朝井リョウの「死にがいを求めて生きているの」を読んだ。

 私の死にがいとは何だろうか。死ぬ間際に、これはよくやったと思うことはあるのだろうか。充足感を得るのか、それとも後悔の念ばかりなのか。

 日常生活では、「何のために生きるのか」ということは考えなくても、ある程度回っていくものだと思う。しかし、人間は目的意識を持って行動することが好きなのではないだろうか。目標を持って仕事に取り組むとか、推しのためなら頑張れるとか、老後の生活のために投資しようとか。何のために生きるかを考えることは、自身のアイデンティティを見つめ直すことでもあると思う。何を幸せと思うか、何を大切にしたいのか。

 なぜ私は私なのか。哲学のようだが、幼い頃から考えることがあった。時々、私という入れ物の中の私の意識、を強烈に感じる瞬間がある。今目の前にいる人の入れ物の中にもその人の意識がある。そう思うととても不思議な感覚になる。たまたま私は私だったけど、私じゃない可能性も十分あったのでは?もし私の意識が目の前の人の入れ物に移ったら?‥ここまで考えるといつも混乱してきて、考えるのをやめる。

 このような感覚を持っていたせいか、死後の世界や神様が見ている、といった類の話は信じていた。人は死んだら閻魔大王様のところに行って、順番に並んで、歩んできた人生について話して、天国行きか地獄行きか決まる。人生で悪いことをしたり、閻魔大王様の前で嘘をついたりしたら、地獄に落ちてしまう。これを思い出したのは、「ブラッシュアップライフ」というドラマを観たからだ。ドラマでは、亡くなった後の主人公が真っ白な部屋にやってきて、受付のように待機していたバカリズムに『来世はオオアリクイです』などと言われる。人生の中で徳を積むと、来世が少しグレードアップしていく。共通しているのは、何かのために役に立ったか、力を尽くしたかということが人生の真価として問われるということだ。 

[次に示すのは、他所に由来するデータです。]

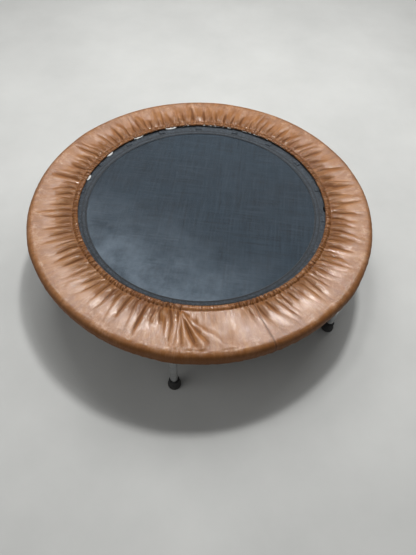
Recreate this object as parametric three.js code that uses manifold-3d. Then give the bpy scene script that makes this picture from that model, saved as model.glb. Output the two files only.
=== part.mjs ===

 ただ、人生の真価なんてものは死んでみないと分からない。おそらく、人生に「何のために」というテーマはあってもなくてもいい。また時間と共に新しいテーマが生まれても、これまでのテーマがガラリと変わってもいい。自分が幸せだと思う方を選べばいい。できれば正直に、人に優しく(徳を積んで)過ごせばいい。アンパンマンマーチを聞いて育ったことを考えると甘ったるい考えかもしれないが(歌詞は皆さんご存知だと思うので、ここでは触れない)。

 私は死んだ後、閻魔大王様の前で、真っ白な部屋のバカリズムの前で、何を語るだろう。